Instruksjoner

Classification: Open
The committee may examine all activities and circumstances relating to the operations of the
company in the execution of its tasks. In this regard, the committee may request the chief
executive officer (CEO) or any other employee to provide access to information, facilities,
personnel, and other assistance as required.
The committee is authorised to carry out or initiate such investigations as it deems necessary in
order to carry out its tasks and may use the company’s internal audit or investigation unit, the
external auditor, independent counsel or other external advice and assistance. The cost of such
work shall be covered by the company.
The committee is responsible to the board only for the execution of its tasks. The work of the
committee under no circumstances changes the responsibility of the board and its individual
members.
MEMBERSHIP, COMPETENCE AND INDEPENDENCE
The board elects at least three of its members to serve on the committee and appoints one of
these to act as chair. In addition, the employees’ representatives on the board may nominate one
member to the committee.
The committee shall collectively have the competence which is necessary from the perspective of
the organisation and operation of the company in order to fulfil its tasks. All members shall be
independent, and at least one of the members of the committee shall have qualifications within
accounting or auditing. At least one member shall be an audit committee financial expert, as
defined by the US Securities and Exchange Commission (SEC).
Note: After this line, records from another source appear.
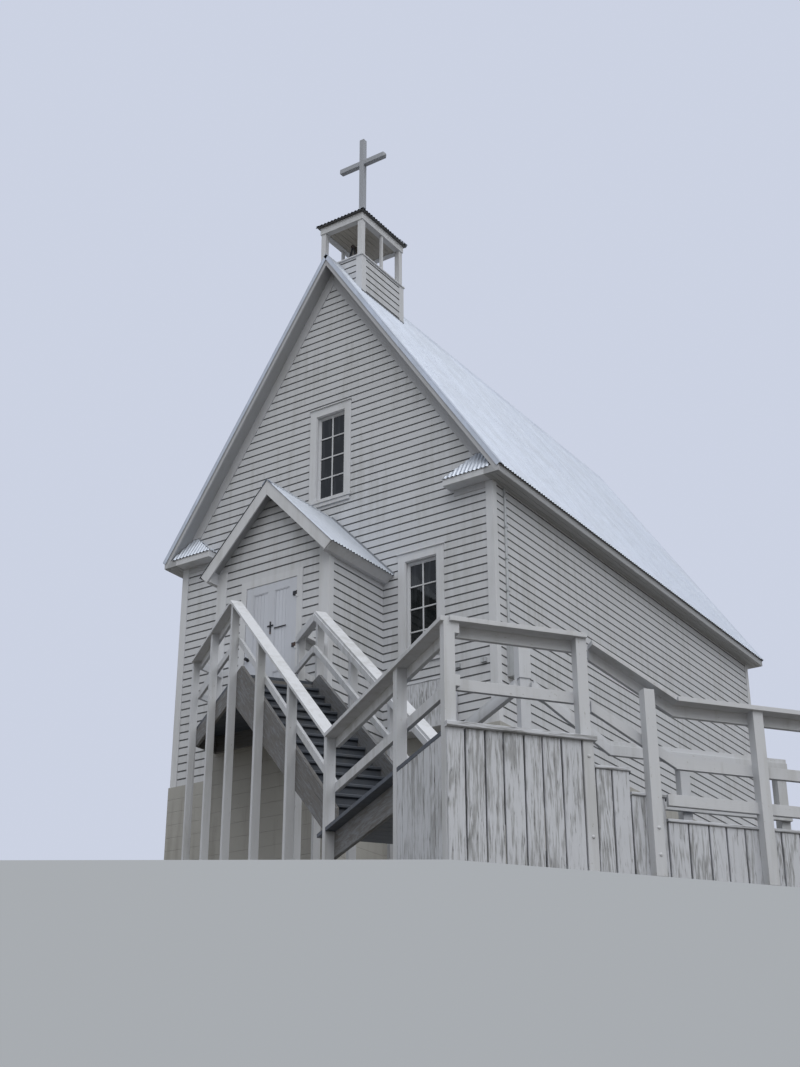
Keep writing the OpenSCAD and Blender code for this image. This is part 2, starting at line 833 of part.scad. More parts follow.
// The landing lies inside the posts of its railings
landing_left_x = -vest_half + landing_left_inset;
landing_right_x = vest_half - landing_right_inset;
landing_run = -u_at_x(landing_right_x, 0);
landing_left_run = -u_at_x(landing_left_x, left_v);
landing_back_y = -vest_d - found_proud;
function landing_outline(inset) = let (back = landing_back_y - inset + post_half,
        front_u = post_half - inset, left = left_v + inset,
        right_x = landing_right_x - inset * (cos(stair_turn) + sin(stair_turn)))
    [[landing_left_x + inset, back], [right_x, back], on_plan(u_at_x(right_x, -inset), -inset),
    on_plan(front_u, -inset), on_plan(front_u, left),
    on_plan(u_at_x(landing_left_x + inset, left), left)];

// Boards of the landing on their rim
module door_landing() {
    board_z = landing_z - tread_t;
    edge = post_half + seat_gap;
    color(stair_blue) translate([0, 0, board_z]) linear_extrude(tread_t)
        polygon(landing_outline(edge));
    color(weathered) translate([0, 0, board_z - stringer_h]) linear_extrude(stringer_h + eps)
        difference() {
            polygon(landing_outline(edge));
            polygon(landing_outline(edge + rail_board_t));
        }
}

// Level railings round the landing, whose posts stand on the ground, and their short
// returns to the entry
module landing_rails() {
    wall_y = -vest_d - trim_t - seat_gap;
    color(paint) {
        on_stair() translate([0, 0, landing_cap_z]) {
            translate([-landing_run, 0, 0]) {
                rail_span(landing_run - post_half, 0, -1);
                rail_post_under(0, 0, -landing_cap_z);
            }
            translate([-landing_left_run, left_v, 0]) {
                rail_span(landing_left_run - post_half, 0, 1);
                for (x = [0, landing_left_run / 2]) rail_post_under(x, 0, -landing_cap_z);
            }
        }
        for (end = [[on_plan(-landing_run, 0), 1], [on_plan(-landing_left_run, left_v), -1]])
            translate([end[0][0], end[0][1], landing_cap_z]) rotate([0, 0, 90])
                rail_span(wall_y - end[0][1], 0, end[1]);
    }
}

// Entry flight of closed risers between two cut stringers. The landing's rim is its top riser.
module entry_stair() {
    nose = 25;
    riser_t = 20;
    left = left_v + post_half;
    inner = [left + rail_board_t, -post_half - rail_board_t];
    foot = risers * riser;
    cut = stringer_h + riser;
    color(stair_blue) on_stair() translate([0, 0, landing_z]) {
        for (i = [1:risers - 1])
            span([(i - 1) * going, inner[0], -i * riser - tread_t],
                [i * going + nose, inner[1], -i * riser]);
        for (i = [1:risers - 1])
            span([i * going - riser_t, inner[0], -(i + 1) * riser - tread_t],
                [i * going, inner[1], -i * riser - tread_t + eps]);
    }
    color(weathered) on_stair() translate([0, 0, landing_z])
        for (v = [left, inner[1]]) upright(v, v + rail_board_t)
            polygon([[0, 0], [going, 0], [stair_run + going, -foot + riser],
                [stair_run + going, -foot], [stair_run, -foot], [0, -cut]]);
}

// Both handrails of the flight, on posts that stand on the ground
module stair_rails() {
    color(paint) on_stair() for (line = [[left_v, 1], [0, -1]])
        translate([0, line[0], landing_cap_z]) {
            rail_span(foot_u, rail_slope, line[1]);
            for (k = [0:3]) rail_post_under(k * foot_post_u / 3, rail_slope, -landing_cap_z);
        }
}

// Level deck at the foot of the flight, with its rim boards
module lower_deck() {
    under = deck_z - tread_t;
    color(stair_blue) on_stair() difference() {
        span([stair_run, left_v - post_half, under], [deck_u, post_half, deck_z]);
        for (u = [foot_post_u, side_u, deck_u - post_half], v = [left_v, 0])
            span([u - post_half, v - post_half, under - eps],
                [u + post_half, v + post_half, deck_z + eps]);
    }
    color(weathered) on_stair() for (v = [left_v + post_half, -post_half - rail_board_t])
        span([stair_run, v, under - stringer_h], [deck_u - rail_post, v + rail_board_t, under]);
}

// Boarded skirts: one on the deck's left side, and one along its end and the side walk,
// whose top steps down with the treads
module deck_skirt() {
    left = left_v - post_half;
    under = deck_z - tread_t;
    cap_t = 38;
    cap_out = 32;
    color(weathered) on_stair() {
        span([side_u + post_half, left, 0], [deck_u - rail_post, left + trim_t, under]);
        translate([deck_u, 0, 0]) rotate([90, 0, 90]) linear_extrude(trim_t)
            polygon([[left, 0], [walk_end_v, 0], [walk_end_v, walk_z],
                for (i = [side_steps:-1:0]) each [[post_half + i * side_going,
                    deck_z - (i + 1) * side_riser], [post_half + i * side_going,
                    deck_z - i * side_riser]],
                [left, deck_z]]);
        span([deck_u, left - 5, deck_z], [deck_u + trim_t + cap_out, post_half + 20,
            deck_z + cap_t]);
    }
}

// Railings round the lower deck, on posts that stand on the ground
module deck_rails() {
    color(paint) on_stair() {
        translate([foot_u, left_v, deck_cap_z]) {
            rail_span(deck_u - foot_u, 0, 1);
            for (u = [side_u, deck_u - post_half]) rail_post_under(u - foot_u, 0, -deck_cap_z);
        }
        translate([foot_u, 0, deck_cap_z]) rail_span(side_u - foot_u, 0, -1);
        translate([deck_u - post_half, left_v, deck_cap_z]) rotate([0, 0, 90]) {
            rail_span(stair_w + post_half, 0, 1);
            rail_post_under(stair_w, 0, -deck_cap_z);
        }
        translate([side_u, 0, 0]) tall_post();
    }
}

// Post at the deck's inner corner, boxed above the rails, with a low point on its cap and a
// flared foot on the deck boards
module tall_post() {
    top = deck_z + tall_post_h;
    box_half = post_half + 9;
    cap_half = box_half + 12;
    cap_t = 20;
    point = 18;
    reach = post_half + 50;
    flare_h = 60;
    span([-post_half, -post_half, 0], [post_half, post_half, top - cap_t]);
    span([-box_half, -box_half, deck_cap_z + eps], [box_half, box_half, top - cap_t]);
    translate([0, 0, top - cap_t]) {
        linear_extrude(cap_t) square(2 * cap_half, center = true);
        translate([0, 0, cap_t]) linear_extrude(point, scale = 0.3)
            square(2 * box_half, center = true);
    }
    intersection() {
        translate([0, 0, deck_z]) linear_extrude(flare_h, scale = post_half / reach)
            square(2 * reach, center = true);
        span([-reach, -reach, deck_z], [reach, post_half - eps, deck_z + flare_h]);
    }
}

// Side steps and the low walk that they lead to, behind the end skirt
module side_walk() {
    inner_u = side_u + post_half;
    tread_u = inner_u + rail_board_t;
    riser_t = 20;
    under = walk_z - tread_t;
    color(stair_blue) on_stair() {
        for (i = [1:side_steps]) {
            v = post_half + (i - 1) * side_going;
            top = deck_z - i * side_riser;
            span([inner_u, v, top - tread_t], [deck_u, v + side_going + riser_t, top]);
        }
        for (i = [0:side_steps]) {
            v = post_half + i * side_going;
            top = deck_z - i * side_riser;
            span([tread_u, v - riser_t, top - side_riser - tread_t],
                [i == 0 ? deck_u - rail_post : deck_u, v, top - tread_t]);
        }
        span([inner_u, walk_v - riser_t, under], [deck_u, walk_end_v, walk_z]);
    }
    color(weathered) on_stair() {
        span([inner_u, post_half, 0], [tread_u, walk_end_v, under]);
        span([inner_u, walk_end_v - trim_t, 0], [deck_u, walk_end_v, under]);
    }
}

// Railings down the side steps and along the walk, with a low third board on its open side
module walk_rails() {
    level_at = 110;
    bend_v = walk_v + level_at;
    drop = deck_cap_z - walk_cap_z;
    near = [walk_post_u, bend_v] - [deck_u - post_half, 0];
    near_run = norm(near);
    walk_run = walk_end_v - bend_v;
    low_top = 180;
    color(paint) on_stair() {
        translate([deck_u - post_half, 0, deck_cap_z]) rotate([0, 0, atan2(near[1], near[0])])
            translate([rail_post, 0, -drop * rail_post / near_run])
            rail_span(near_run - rail_post, drop / near_run, 1);
        translate([side_u, post_half, deck_cap_z]) rotate([0, 0, 90])
            rail_span(bend_v - post_half, drop / (bend_v - post_half), -1,
                (cap_w - rail_post) / 2);
        for (u = [walk_post_u, side_u]) translate([u, bend_v, walk_cap_z]) rotate([0, 0, 90]) {
            rail_span(walk_run, 0, u == side_u ? -1 : 1);
            for (k = [1, 2])
                rail_post_under(walk_post_v + k * walk_bay - bend_v, 0, -walk_cap_z);
        }
        for (u = [walk_post_u, side_u]) span([u - post_half, walk_post_v - post_half, 0],
            [u + post_half, walk_post_v + post_half, walk_cap_z + 40]);
        span([deck_u + trim_t, walk_v, walk_z + low_top - rail_board_h],
            [deck_u + trim_t + rail_board_t, walk_end_v, walk_z + low_top]);
    }
}

// Meter box and conduit on the right wall, and two small outlet boxes on the front wall
module wall_fittings() {
    box_y = [240, 400];
    box_z = floor_z + 540;
    box_d = 110;
    pipe_r = 21;
    pipe_y = 300;
    outlet = [80, 60, 60];
    outlet_z = floor_z + 700;
    color("silver") {
        span([half_w, box_y[0], box_z], [half_w + box_d, box_y[1], box_z + panel_h]);
        translate([half_w + pipe_r, pipe_y, box_z + panel_h - eps])
            cylinder(h = soffit_z - box_z - panel_h + eps, r = pipe_r, $fn = 32);
    }
    color("white") for (inset = [590, 180])
        translate([half_w - inset - outlet[0] / 2, -outlet[1], outlet_z]) cube(outlet);
}

// Open box of upright boards against the front wall
module planter_box() {
    x0 = low_win_x - casing_w - glass_w / 3;
    board = 25;
    soil_depth = 220;
    top = wall_z + planter_h;
    color(weathered) difference() {
        span([x0, -planter_d, wall_z], [x0 + planter_w, 0, top]);
        span([x0 + board, -planter_d + board, top - soil_depth],
            [x0 + planter_w - board, -board, top + eps]);
    }
}

foundation();
chapel_floor();
front_wall_left();
front_wall_right();
front_gable_wall();
left_wall();
right_wall();
back_wall();
nave_roof_left();
nave_roof_right();
ridge_cap();
gable_boards();
corner_boards();
cornice_returns();
window_frames();
window_glass();
entry_wall_left();
entry_wall_right();
entry_front_left();
entry_front_right();
entry_gable_wall();
entry_roof_left();
entry_roof_right();
entry_bargeboards();
door_frame();
front_door();
door_fittings();
belfry_base();
belfry_posts();
belfry_beams();
belfry_roof();
roof_cross();
bell_stands();
bell();
door_landing();
landing_rails();
entry_stair();
stair_rails();
lower_deck();
deck_skirt();
deck_rails();
side_walk();
walk_rails();
wall_fittings();
planter_box();
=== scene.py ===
"""Finish of a small hillside chapel: siding, roofs, boards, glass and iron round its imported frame.

Metres, +Z up. X runs along the front from left to right, Y runs into the building from the
plane of the front wall, and Z is zero at the lowest ground that the building stands on.
"""

import json
import logging
import math
import random
from dataclasses import dataclass, field
from enum import Enum
from typing import Any, Callable, Iterable, Sequence

import bmesh
import bpy
import numpy as np
from mathutils import Matrix, Vector


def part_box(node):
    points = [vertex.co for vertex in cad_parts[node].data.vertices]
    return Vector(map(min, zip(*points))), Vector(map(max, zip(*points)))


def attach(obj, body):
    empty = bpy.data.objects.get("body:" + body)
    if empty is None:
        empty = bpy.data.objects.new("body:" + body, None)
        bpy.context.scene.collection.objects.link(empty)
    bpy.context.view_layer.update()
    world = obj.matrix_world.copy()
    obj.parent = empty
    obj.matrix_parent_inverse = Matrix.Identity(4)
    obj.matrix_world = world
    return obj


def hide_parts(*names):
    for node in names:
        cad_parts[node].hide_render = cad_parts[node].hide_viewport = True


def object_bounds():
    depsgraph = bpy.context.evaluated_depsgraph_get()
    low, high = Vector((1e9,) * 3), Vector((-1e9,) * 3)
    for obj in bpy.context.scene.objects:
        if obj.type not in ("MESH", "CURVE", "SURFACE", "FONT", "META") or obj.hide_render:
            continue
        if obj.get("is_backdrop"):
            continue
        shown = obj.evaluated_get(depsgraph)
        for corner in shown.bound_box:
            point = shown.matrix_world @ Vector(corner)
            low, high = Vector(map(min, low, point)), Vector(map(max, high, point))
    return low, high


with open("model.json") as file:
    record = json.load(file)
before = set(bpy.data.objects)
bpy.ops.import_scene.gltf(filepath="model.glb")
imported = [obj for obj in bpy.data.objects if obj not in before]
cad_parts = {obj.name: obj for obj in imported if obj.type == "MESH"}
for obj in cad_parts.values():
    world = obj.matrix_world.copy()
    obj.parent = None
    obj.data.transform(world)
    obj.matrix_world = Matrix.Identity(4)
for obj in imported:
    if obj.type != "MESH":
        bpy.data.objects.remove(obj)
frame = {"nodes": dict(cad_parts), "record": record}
CAD_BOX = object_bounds()

LOG = logging.getLogger("chapel")
X_WAY = Vector((1, 0, 0))
Y_WAY = Vector((0, 1, 0))
UP = Vector((0, 0, 1))
# Least gap that keeps two closed solids from sharing an edge
HAIR = 0.001
# How far sawn edges are eased
ARRIS = 0.003
# Painted shade under a lip: how dark the lap's shadow is painted
SHADOW = 0.8
# Thickness of bent metal strips
STRIP = 0.0015
Colour = tuple[float, float, float]
Point = tuple[float, float]
Spot = Vector | tuple[float, float, float]
Reach = Callable[[float], float]


def shade(colour: Colour, factor: float) -> Colour:
    """A colour made darker or lighter by a factor."""
    return tuple(part * factor for part in colour)


class Slot(Enum):
    """Material slots of the record."""

    SIDING = "white_siding"
    TRIM = "white_trim"
    RAILING = "railing_paint"
    WEATHERED = "weathered_boards"
    DOOR = "door_paint"
    STAIR = "stair_paint"
    FLOOR = "floor_boards"
    ROOF = "roof_metal"
    GLASS = "window_glass"
    IRON = "dark_iron"
    BELL = "bell_iron"
    CONCRETE = "concrete"
    SERVICE = "service_metal"


class Body(Enum):
    """Moving parts of the frame."""

    CHAPEL = "chapel"
    DOOR = "door"
    BELL = "bell"


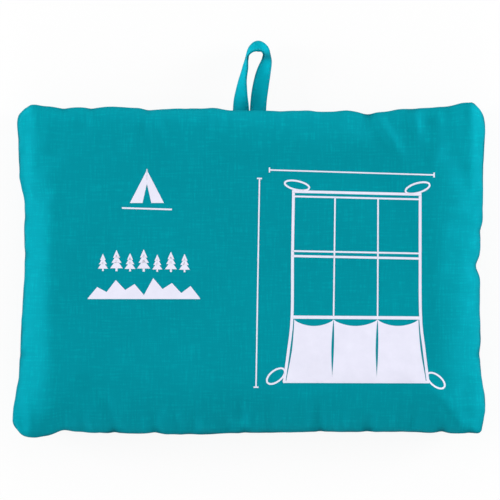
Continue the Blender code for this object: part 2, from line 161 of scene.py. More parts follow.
def wovenCloth(name, spec):
    # crossing threads over a cloth's own UV, which is measured in metres
    material, tree, shader = newMaterial(name)
    uv = addNode(tree, "ShaderNodeUVMap", {"uv_map": "cloth"}).outputs["UV"]
    weft = threadNoise(tree, uv, spec["slubLength"], spec["slub"])
    warp = threadNoise(tree, uv, spec["slub"], spec["slubLength"])
    slubs = addNode(tree, "ShaderNodeMath", {"operation": "ADD"}, {0: weft, 1: warp})
    yarns = crossedYarns(tree, uv, spec)
    base, _ = cloudyColour(tree, uv, spec, 4.0, 0.6)
    share = addNode(tree, "ShaderNodeMapRange", None,
                    {"Value": slubs.outputs[0], "From Min": spec["slubRange"][0],
                     "From Max": spec["slubRange"][1], "To Min": 0.0, "To Max": spec["slubTint"]})
    colour = mixColour(tree, share.outputs[0], base, linearColour(spec["slubColour"]))
    # painted shade: drawn into the seam, the cloth is creased, and the shade of that crease is painted into
    # its colour where the seamShade attribute is high
    seamShadeNode = addNode(tree, "ShaderNodeAttribute", {"attribute_name": "seamShade"})
    paintedCreaseShade = addNode(tree, "ShaderNodeMath", {"operation": "MULTIPLY"},
                      {0: seamShadeNode.outputs["Fac"], 1: spec["creaseShadeTint"]})
    colour = mixColour(tree, paintedCreaseShade.outputs[0], colour, linearColour(spec["creaseShadeColour"]))
    yarnBump = addNode(tree, "ShaderNodeBump", None,
                       {"Height": yarns, "Strength": spec["yarnBump"], "Distance": spec["yarn"] / 4})
    slubBump = addNode(tree, "ShaderNodeBump", None,
                       {"Height": slubs.outputs[0], "Strength": spec["slubBump"],
                        "Distance": spec["slubDepth"], "Normal": yarnBump.outputs[0]})
    feed(tree, shader, {"Base Color": colour, "Normal": slubBump.outputs[0], "Roughness": spec["roughness"],
                        "IOR": spec["ior"], "Specular IOR Level": spec["specular"],
                        "Sheen Weight": spec["sheen"], "Sheen Roughness": spec["sheenRoughness"],
                        "Sheen Tint": linearColour(spec["sheenTint"])})
    return material


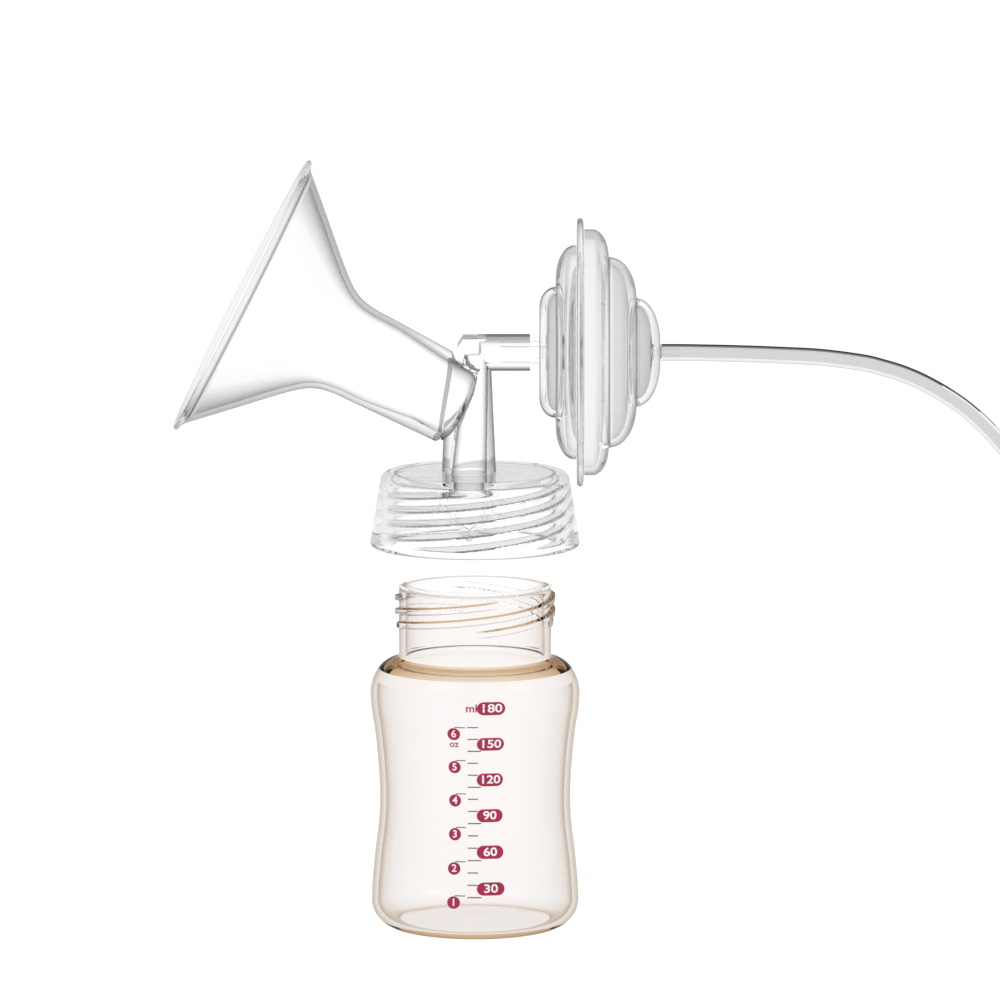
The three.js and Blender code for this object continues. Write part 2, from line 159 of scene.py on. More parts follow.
def turn_matrix(origin=(0, 0, 0), axis=(0, 0, 1)):
    """Takes +Z onto an axis that lies in the XZ plane, and zero to an origin, in millimetres."""
    tilt = math.atan2(axis[0], axis[2])
    return Matrix.Translation(origin) @ Matrix.Rotation(tilt, 4, "Y")


def turned(name, outline, matrix=None, closed=True, relief=None, warp=None, segments=ROUND):
    """An outline turned about an axis. relief(radius, height, angle) gives new radii, and
    warp(x, y, z) new local points."""
    outline = np.asarray(outline, float)
    rows = len(outline)
    angles = np.linspace(0, 2 * math.pi, segments, endpoint=False)
    radius = np.repeat(outline[:, :1], segments, axis=1)
    height = np.repeat(outline[:, 1:], segments, axis=1)
    angle = np.repeat(angles[None, :], rows, axis=0)
    if relief is not None:
        radius = relief(radius, height, angle)
    x, y, z = radius * np.cos(angle), radius * np.sin(angle), height.copy()
    if warp is not None:
        x, y, z = warp(x, y, z)
    points = np.stack([x, y, z], axis=-1).reshape(-1, 3)
    if matrix is not None:
        m = np.array(matrix)
        points = points @ m[:3, :3].T + m[:3, 3]
    on_axis = outline[:, 0] < 1e-6
    last = rows if closed else rows - 1
    faces = []
    for i in range(last):
        k = (i + 1) % rows
        for j in range(segments):
            n = (j + 1) % segments
            a, b, c, d = i * segments + j, i * segments + n, k * segments + n, k * segments + j
            if on_axis[i] and on_axis[k]:
                continue
            if on_axis[i]:
                faces.append((i * segments, c, d))
            elif on_axis[k]:
                faces.append((a, b, k * segments))
            else:
                faces.append((a, b, c, d))
    piece = link(name, points, faces)
    drop_loose(piece)
    return piece


def drop_loose(piece):
    """Deletes the points that no face uses."""
    bm = bmesh.new()
    bm.from_mesh(piece.data)
    bmesh.ops.delete(bm, geom=[v for v in bm.verts if not v.link_faces], context="VERTS")
    bm.to_mesh(piece.data)
    bm.free()


def ring_faces(rings, count):
    """Quads between rings of points, where the last ring joins the first again."""
    faces = []
    for i in range(rings):
        k = (i + 1) % rings
        for j in range(count):
            n = (j + 1) % count
            faces.append((i * count + j, k * count + j, k * count + n, i * count + n))
    return faces


def swept(name, path, outer, bore, sides):
    """A round tube with a bore along a path of points in millimetres, open at both ends."""
    path = np.asarray(path, float)
    count = len(path)
    tangents = np.gradient(path, axis=0)
    tangents /= np.linalg.norm(tangents, axis=1, keepdims=True)
    side = np.cross(tangents[0], (0, 1, 0.01))
    side /= np.linalg.norm(side)
    frames = []
    for tangent in tangents:
        side = side - tangent * side.dot(tangent)
        side /= np.linalg.norm(side)
        frames.append((side, np.cross(tangent, side)))
    angles = np.linspace(0, 2 * math.pi, sides, endpoint=False)

    def skin(radius):
        return np.array([
            [path[i] + radius * (math.cos(a) * u + math.sin(a) * v) for a in angles]
            for i, (u, v) in enumerate(frames)
        ]).reshape(-1, 3)

    base = count * sides  # the bore's first point
    end = (count - 1) * sides
    faces = []
    for i in range(count - 1):
        for j in range(sides):
            n = (j + 1) % sides
            faces.append((i * sides + j, i * sides + n, (i + 1) * sides + n, (i + 1) * sides + j))
    for i in range(count - 1):
        for j in range(sides):
            n = (j + 1) % sides
            a, b = base + i * sides + j, base + i * sides + n
            faces.append((b, a, a + sides, b + sides))
    for j in range(sides):
        n = (j + 1) % sides
        faces.append((base + j, base + n, n, j))
        faces.append((end + j, end + n, base + end + n, base + end + j))
    return link(name, np.vstack([skin(outer), skin(bore)]), faces)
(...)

The committee shall comply with the independence requirements in the Norwegian Public Limited
Liability Companies Act, and the applicable SEC requirements. Each member should not have any
affiliations that could, in the opinion of the board, interfere with the exercise of their independent
judgement as a member of the committee.
Continuance of committee members will be reviewed annually by the board. To ensure continuity
within the committee, the appointment of members should be staggered.
SECRETARY
The company’s internal audit department, Corporate Audit (COA), shall provide support to the
committee as the committee deems necessary.
The chief audit executive (CAE) shall act as secretary to the committee. The CAE may report
matters directly to the committee, at their own discretion.
QUORUM
The quorum for the audit committee shall be a majority of the members. A duly convened meeting
of the committee at which a quorum is present shall be competent to exercise all of the authorities,
duties and discretions vested in or exercisable by the committee.